Além das advertências sobre os hipotéticos efeitos da Internet sobre a cognição, cientistas como Kurzweil dão as boas-vindas a essa influência: "Quanto mais confiamos na parte não-biológica (quer dizer, as máquinas) de nossa inteligência, a parte biológica trabalha menos, mas a combinação total aumenta sua inteligência".

Outros discordam dessa previsão. A maior dependência da rede levaria o usuário a tornar-se vago e, entre outros costumes adquiridos, confiar completamente nas máquinas de busca como se fossem o graal. "As utilizam como uma muleta", indica o professor Nicholas, que receia que essa ferramenta sirva para liberar o cérebro das tarefas de busca para poder se aplicar a outras.

Carr vai além e afirma que o tipo de leitura rápida beneficia as empresas. "Suas receitas aumentam na medida em que passamos mais tempo conectados e aumentamos o número de páginas e elementos de informação que vemos", raciocina. "As empresas têm um grande interesse econômico em que aumentemos a velocidade de nossa ingestão de informação", acrescenta. "Isso não significa que queiram deliberadamente que percamos a capacidade de concentração e contemplação: é só um efeito colateral de seu modelo de negócios."

Outros especialistas atenuam o prognóstico de Carr. O especialista em tecnologia Edward Tenner, autor de "Our own devices: how technology remake humanity" (Nossos próprios dispositivos: como a tecnologia refaz a humanidade), apóia a crítica de Carr mas acrescenta que não tem por que ser irreversível. "Concordo com a preocupação com o uso superficial da Internet, mas o considero um problema cultural reversível através de um ensino melhor e um melhor software de busca, e não como uma deformação neurológica", explica de Nova Jersey. "É como as pessoas que estão acostumadas aos carros e às poltronas, mas entendem a importância de fazer exercício."

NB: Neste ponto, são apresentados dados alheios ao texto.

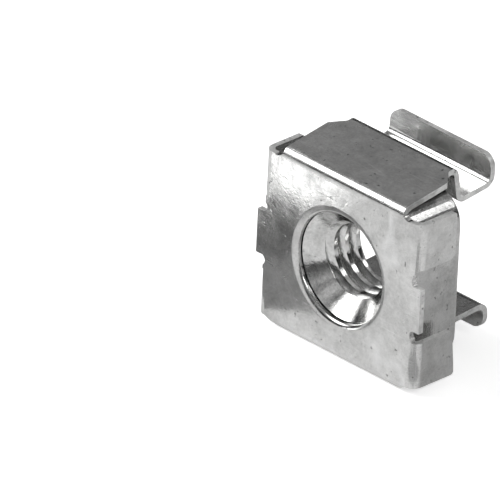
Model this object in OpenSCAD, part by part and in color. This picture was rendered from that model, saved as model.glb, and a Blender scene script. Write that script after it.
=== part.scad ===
// Rack cage nut: a square nut held loosely in a folded spring-steel cage.
// The origin is the middle of the nut's threaded hole. X runs across the cage,
// Y along the hole from the face plate towards the lugs, and Z up.

/* [Sheet] */
// Thickness of the spring steel
sheet_t = 0.4; // [0.3:0.05:0.5]
// Inside radius of the folds round the face plate
fold_r = 0.35; // [0.25:0.05:0.5]

/* [Face plate] */
// Width over the side walls
cage_w = 14.3; // [13.6:0.1:15.5]
// Height over the two flange folds
cage_h = 13.05; // [12.6:0.05:14]
// Diameter of the clearance hole
hole_d = 7.6; // [6.8:0.1:8]
// Width of the drawn-in rim round the hole
rim_w = 0.56; // [0.2:0.02:0.8]
// Depth to which the rim curves in, less than the sheet
rim_l = 0.28; // [0.1:0.02:0.28]

/* [Side walls] */
// Depth of the upper flap behind the front of the plate
flap_l = 3.3; // [2:0.05:4.5]
// Height of the upper flap's lower edge above the hole axis
flap_bottom = 2.62; // [2.2:0.02:3.6]
// Radius of the upper flap's lower rear corner
flap_corner_r = 0.45; // [0.1:0.05:0.8]
// Depth of the lower band at its top edge
band_l = 3.4; // [2:0.05:4.5]
// How far the band's rear edge slants back towards the bottom
band_slant = 0.32; // [0:0.02:0.6]
// Depth of the band's top edge below the hole axis
band_top = 2.68; // [2.4:0.02:3.6]
// Step from each flange's fold line in to the walls' outer edges
wall_step = 0.595; // [0.425:0.01:0.625]
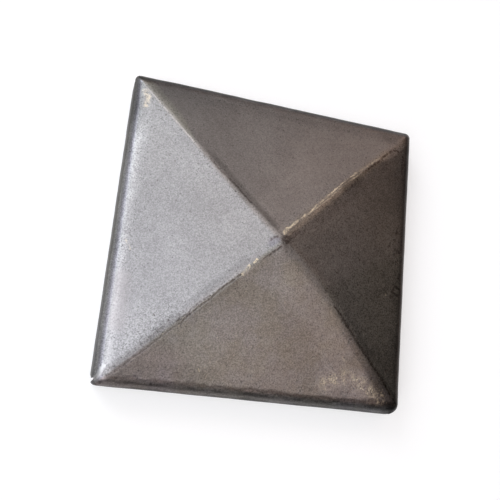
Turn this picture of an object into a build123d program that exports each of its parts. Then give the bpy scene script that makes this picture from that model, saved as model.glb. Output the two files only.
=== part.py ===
from build123d import *
import math
import os

# Post cap pressed from one piece of sheet steel: a low four-sided crown over a short skirt.
# Millimetres. The origin is the middle of the rim, and +Z points up through the tip of the crown.

# Sheet and post
sheet_thickness = 2.0
post_width = 80.0  # outside of the square tube that the cap covers
post_clearance = 0.5  # room between the tube and the skirt, on each side

# Heights of the outside, up to where its flat faces would meet if no bend were rounded
eaves_height = 10.3  # rim to the line between skirt and crown
crown_rise = 9.8  # that line to the tip

# Inside bend radii of the sheet
eaves_bend = 1.8  # between skirt and crown
hip_bend = 6.0  # between two faces of the crown, and at its tip
corner_bend = 0.5  # between two sides of the skirt, and up over the eaves

# Notch that opens the skirt beside each corner, narrowing upwards
notch_turn = 37.0  # degrees between the notch and the corner's diagonal
notch_mouth = 2.8  # width at the rim, on the outside
notch_root = 0.7  # width at its top, on the outside
notch_root_drop = 1.2  # from the eaves line down to its top
skirt_end_radius = 0.8  # rounding of the skirt's lower edge on both sides of the mouth

inner_width = post_width + 2 * post_clearance
outer_width = inner_width + 2 * sheet_thickness
eaves_radius = eaves_bend + sheet_thickness
hip_radius = hip_bend + sheet_thickness
corner_radius = corner_bend + sheet_thickness
bend_axis = inner_width / 2 - corner_bend  # X and Y of the upright axis that a corner is bent about
slope = math.atan(crown_rise / (outer_width / 2))
notch_top = eaves_height - notch_root_drop
notch_flare = (notch_mouth - notch_root) / notch_top
overshoot = 1.0  # how far the cutting shapes pass the sheet


def pressed_form(width, tip, hip, eaves, corner):
    """Solid square block under a pyramid, with its hips, eaves and corners rounded to these radii."""
    half = width / 2
    foot = tip - half * math.tan(slope)
    setback = eaves * math.tan((math.pi / 2 - slope) / 2)
    roll_foot = (half, foot - setback)
    roll_head = (half - setback * math.cos(slope), foot + setback * math.sin(slope))
    with BuildPart() as waste:
        with BuildSketch(Plane.XZ):
            with BuildLine():
                TangentArc(roll_foot, roll_head, tangent=(0, 1))
                Polyline(
                    roll_head,
                    (roll_head[0], tip),
                    (half + overshoot, tip),
                    (half + overshoot, roll_foot[1]),
                    roll_foot,
                )
            make_face()
        extrude(amount=half + overshoot, both=True)
    with BuildPart() as form:
        with BuildSketch():
            Rectangle(width, width)
        extrude(amount=foot)
        loft([form.faces().sort_by(Axis.Z)[-1], Vertex(0, 0, tip)])
        fillet(form.edges().group_by(Axis.Z)[-1], hip)
        # The waste outside the eaves roll goes on all four sides, which mitres the rolls at the corners
        with PolarLocations(0, 4):
            add(waste.part, mode=Mode.SUBTRACT)
        fillet(form.edges().filter_by(Axis.Z), corner)
    return form.part


def notch_level(height, width):
    """Section of the punch: a triangle from the bend axis, as wide as given where the skirt ends."""
    reach = corner_radius + overshoot
    half = width / 2 * reach / corner_radius
    with BuildSketch(Plane.XY.offset(height)) as level:
        with Locations(Location((bend_axis, bend_axis), 45 - notch_turn)):
            Polygon((0, 0), (reach, -half), (reach, half), align=None)
    return level.sketch


# The outside and the inside of the sheet, one thickness apart measured square to the crown
outside_tip = eaves_height + crown_rise
inside_tip = outside_tip - sheet_thickness / math.cos(slope)
outside = pressed_form(outer_width, outside_tip, hip_radius, eaves_radius, corner_radius)
inside = pressed_form(inner_width, inside_tip, hip_bend, eaves_bend, corner_bend)

# Punch for one notch, pointing at the bend axis, so that its cut stands square to the sheet
with BuildPart() as punch:
    mouth_level = notch_level(-overshoot, notch_mouth + notch_flare * overshoot)
    loft([mouth_level, notch_level(notch_top, notch_root)], ruled=True)

with BuildPart() as post_cap:
    add(outside)
    add(inside, mode=Mode.SUBTRACT)
    # All four notches stand to the same side of their corners
    with PolarLocations(0, 4):
        add(punch.part, mode=Mode.SUBTRACT)
    rim = post_cap.faces().group_by(Axis.Z)[0]
    skirt_ends = rim.edges().filter_by(GeomType.BSPLINE)
    fillet(skirt_ends, skirt_end_radius)

post_cap.part.label = "post_cap"

os.makedirs("parts", exist_ok=True)
export_step(post_cap.part, "parts/post_cap.step")
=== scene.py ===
import math

import bpy
import numpy as np
from mathutils import Matrix, Vector


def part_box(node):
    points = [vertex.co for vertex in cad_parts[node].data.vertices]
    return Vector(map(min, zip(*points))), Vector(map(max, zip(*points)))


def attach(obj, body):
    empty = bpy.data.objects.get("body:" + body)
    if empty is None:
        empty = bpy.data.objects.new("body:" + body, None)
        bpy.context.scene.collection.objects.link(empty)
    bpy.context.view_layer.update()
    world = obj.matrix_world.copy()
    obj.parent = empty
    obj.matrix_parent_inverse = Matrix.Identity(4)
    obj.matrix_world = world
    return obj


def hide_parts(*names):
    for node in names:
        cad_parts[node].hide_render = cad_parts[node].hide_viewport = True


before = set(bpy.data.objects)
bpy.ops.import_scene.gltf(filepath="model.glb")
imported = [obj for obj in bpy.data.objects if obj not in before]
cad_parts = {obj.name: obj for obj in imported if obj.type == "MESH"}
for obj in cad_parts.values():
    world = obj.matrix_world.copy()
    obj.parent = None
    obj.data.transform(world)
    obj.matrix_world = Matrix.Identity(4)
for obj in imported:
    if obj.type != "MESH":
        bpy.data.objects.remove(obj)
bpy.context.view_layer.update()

# A square post cap pressed from raw sheet steel, on a pale floor. Sizes are in millimetres until a
# mesh is made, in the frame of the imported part: the rim on Z 0, its middle at the origin, tip up.
MM = 0.001
NODE = "post_cap"
node_low, node_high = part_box(NODE)

# The sheet and its bends
HALF = (node_high.x - node_low.x) / 2 / MM
DIAGONAL = 1 / math.sqrt(2)
CORNER_REACH = HALF / DIAGONAL  # from the middle to where a corner would be sharp
TOP = node_high.z / MM
SHEET = 2.0
EAVES = 10.3  # rim to where the flat skirt and the flat crown would meet
RISE = 9.8  # that line to where the four flat faces would meet
SLOPE = math.atan(RISE / HALF)
EAVES_BEND = 1.8  # inside radii
HIP_BEND = 6.0
CORNER_BEND = 0.5
BEND_AXIS = HALF - SHEET - CORNER_BEND
OUTER_CORNER = CORNER_BEND + SHEET
FULL_TURN = math.pi / 2 - SLOPE  # from the crown's slope down to the skirt

# The crown's tip stands a little off the middle, as the press left it
TIP_SHIFT = np.array([0.27, -0.67])
TIP_DROP = 0.05

# Plan radius of each hip, how far it leans to the left as seen from the tip, both at the tip and at
# the eaves, and the radius of each corner of the skirt. The corners go round in this order.
BACK_RIGHT, BACK_LEFT, FRONT_LEFT, FRONT_RIGHT = range(4)
HIP_AT_TIP = (1.7, 1.4, 1.6, 2.6)
HIP_AT_EAVES = (1.7, 1.0, 1.9, 1.0)
LEAN_AT_TIP = (1.0, 0.45, 0.3, 2.3)
LEAN_AT_EAVES = (0.1, 0.6, 0.3, 0.5)
LEAN_WIDTH = 4.0  # of the strip beside a hip that leans with it
LEAN_START = 14.0  # half width of the ring where the lean is full
SKIRT_CORNER = (1.5, 1.4, 1.6, 3.1)
SMALLEST_CORNER = 0.4
ROUNDEST_RING = 0.95  # share of its half width that a ring's corners may take

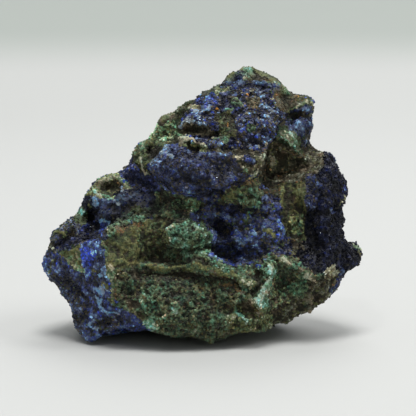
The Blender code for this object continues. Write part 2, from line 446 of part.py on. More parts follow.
def drop_crumbs(obj):
    """Keeps the stone and drops whatever the shaping left loose of it."""
    bm = bmesh.new()
    bm.from_mesh(obj.data)
    left = set(bm.verts)
    bodies = []
    while left:
        body, edge = set(), [left.pop()]
        while edge:
            vert = edge.pop()
            body.add(vert)
            for other in (e.other_vert(vert) for e in vert.link_edges):
                if other in left:
                    left.remove(other)
                    edge.append(other)
        bodies.append(body)
    bodies.sort(key=len)
    bmesh.ops.delete(bm, geom=[v for body in bodies[:-1] for v in body], context="VERTS")
    bm.to_mesh(obj.data)
    bm.free()


def set_on_origin(obj):
    """Moves the stone so that its foot's middle is the origin, and gives it metres."""
    points, _ = vertex_arrays(obj.data)
    low, high = points.min(0), points.max(0)
    shift = np.array([-(low[0] + high[0]) / 2, -(low[1] + high[1]) / 2, -low[2]])
    keep_points(obj.data, (points + shift) * MM)
    return shift


def azurite_material():
    material = bpy.data.materials.new("azurite")
    material.use_nodes = True
    shader = material.node_tree.nodes["Principled BSDF"]
    shader.inputs["Base Color"].default_value = AZURITE_COLOUR
    shader.inputs["Roughness"].default_value = 0.55
    shader.inputs["Metallic"].default_value = 0.0
    return material


def main():
    clear_scene()
    bm = core_mesh()
    for index, (_, where, radii, turn, squareness) in enumerate(CHUNKS):
        add_chunk(bm, index, where, radii, turn, squareness)
    stone = mesh_object("azurite_rock", bm)
    apply_modifier(stone, "REMESH", mode="VOXEL", voxel_size=REMESH_VOXEL)
    apply_modifier(stone, "SMOOTH", factor=0.5, iterations=1)
    weather(stone)
    trim_to_outline(stone)
    triangles = 2 * len(stone.data.polygons)
    apply_modifier(stone, "DECIMATE", ratio=FINAL_TRIANGLES / triangles)
    grind_base(stone)
    drop_crumbs(stone)
    stone.data.materials.append(azurite_material())
    return set_on_origin(stone)


FOOT_SHIFT = main()
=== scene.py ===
"""Finishes a hand specimen of azurite: its skin, crystals, malachite crusts and earthy grains.

The stone is painted from its display side. A place there is (across, up), in millimetres, as it
shows to a viewer standing EYE_AWAY in front and EYE_RISE above the table.
"""

from functools import cache
from math import cos, radians, sin
from typing import NamedTuple

import bpy
import numpy as np
from bpy.props import FloatProperty, FloatVectorProperty, IntProperty, PointerProperty
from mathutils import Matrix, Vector, noise
from mathutils.bvhtree import BVHTree


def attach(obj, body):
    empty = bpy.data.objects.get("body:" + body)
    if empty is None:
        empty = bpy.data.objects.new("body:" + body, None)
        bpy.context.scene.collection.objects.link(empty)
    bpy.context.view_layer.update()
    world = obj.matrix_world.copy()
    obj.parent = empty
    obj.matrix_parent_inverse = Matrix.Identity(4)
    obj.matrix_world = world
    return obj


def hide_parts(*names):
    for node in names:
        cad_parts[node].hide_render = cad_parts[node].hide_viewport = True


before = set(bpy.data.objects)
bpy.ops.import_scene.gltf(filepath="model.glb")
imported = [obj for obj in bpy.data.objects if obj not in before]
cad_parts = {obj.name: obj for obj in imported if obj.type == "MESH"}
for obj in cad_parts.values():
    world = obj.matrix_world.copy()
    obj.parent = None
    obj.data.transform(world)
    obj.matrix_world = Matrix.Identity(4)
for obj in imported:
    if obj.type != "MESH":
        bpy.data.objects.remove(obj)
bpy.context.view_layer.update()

bl_info = {
    "name": "Azurite specimen",
    "version": (1, 0, 0),
    "blender": (4, 5, 0),
    "location": "3D View > Sidebar > Specimen",
    "description": "Dresses the azurite stone in crystals, malachite and limonite, and sets its stage",
    "category": "Object",
}

MM = 0.001
NODE = "azurite_rock"
BODY = "root"

EYE_AWAY = 430.0  # mm
EYE_RISE = radians(8.0)
MIDDLE_UP = 32.5  # mm
STONE_SHIFT = Vector((1.295, -2.413, -0.6))  # from the viewer's frame to the stone's own, mm
VIEW_WIDTH = 104.0  # mm across the frame at the stone's middle
SENSOR = 36.0  # mm

BACK_FROM = -5.0  # mm towards the viewer: behind this the skin follows the back's own pattern
PEAK_FROM = 62.5  # height above which the far side is painted as the near side
BACK_BLEND = 5.0  # mm over which the two patterns mingle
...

Definitivamente, cientistas como Kurzweil destacam o potencial da Internet como ferramenta de conhecimento. "A rede oferece a oportunidade de abrigar toda a computação, o conhecimento e a comunicação que existem. Afinal excederá amplamente a capacidade da inteligência humana biológica." E conclui: "Quando as máquinas puderem fazer tudo o que os humanos fazem, será uma conjunção poderosa porque se combinará com os modos em que as máquinas já são superiores. Mas vamos nos fundir com essa tecnologia para nos tornarmos mais inteligentes".